Was a good excuse for me to update true-name to work with more recent GHC though. Depending on how up-to-date you are, you may need the WIP from GitHub.

It's probably not terrible for performance, as long as you keep in mind that each time you use textToBSParser, the entire input gets fed through encodeUtf8 with any leftover converted back via decodeUtf8, and vice versa for bsToTextParser. If you only convert a Parser once at the top-level, it shouldn't be too different from simply converting the input as the other answer suggests.

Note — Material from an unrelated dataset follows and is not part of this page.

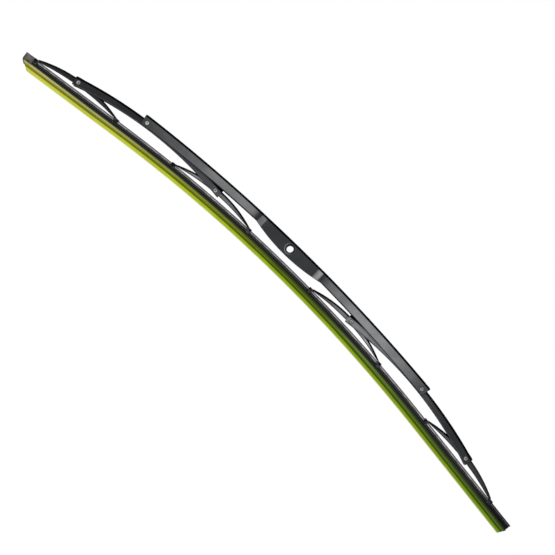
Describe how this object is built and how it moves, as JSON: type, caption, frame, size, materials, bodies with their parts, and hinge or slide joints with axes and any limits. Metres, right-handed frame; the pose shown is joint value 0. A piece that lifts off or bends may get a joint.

PS: I haven't tested this beyond

$ ghci -XOverloadedStrings parsers.hs 
*Parsers> textToBSParser AT.scientific `AB.parseTest` "123 "
Done " " 123.0

PPS: for your own parsers, you might be able to leverage OverloadedStrings and write p :: IsString s => AIT.Parser s a instead, with {-# SPECIALISE p :: AT.Parser a #-} pragmas. I've not explored how workable this idea is.

2
DDub On

I'm not sure this is possible in general. The Parser type defined in Attoparsec doesn't look like it plays nicely with modifying the input type. So, if you want to combine a Text parser with a ByteString parser, I'm afraid you may be out of luck.

That said, if what you want is to be able to run a ByteString parser on some input Text, you might be able to get around that by first converting the Text input into a ByteString. For instance:

import Data.Text.Encoding
import Data.Attoparsec.ByteString.Char8

-- parse :: Parser a -> ByteString -> Result a 
-- this is given by Attoparsec

parseText :: Parser a -> Text -> Result a
parseText p = parse p . encodeUtf8

Similarly, you can turn a Text parser into a ByteString one by using decodeUtf8 (or a different encoder/decoder as necessary).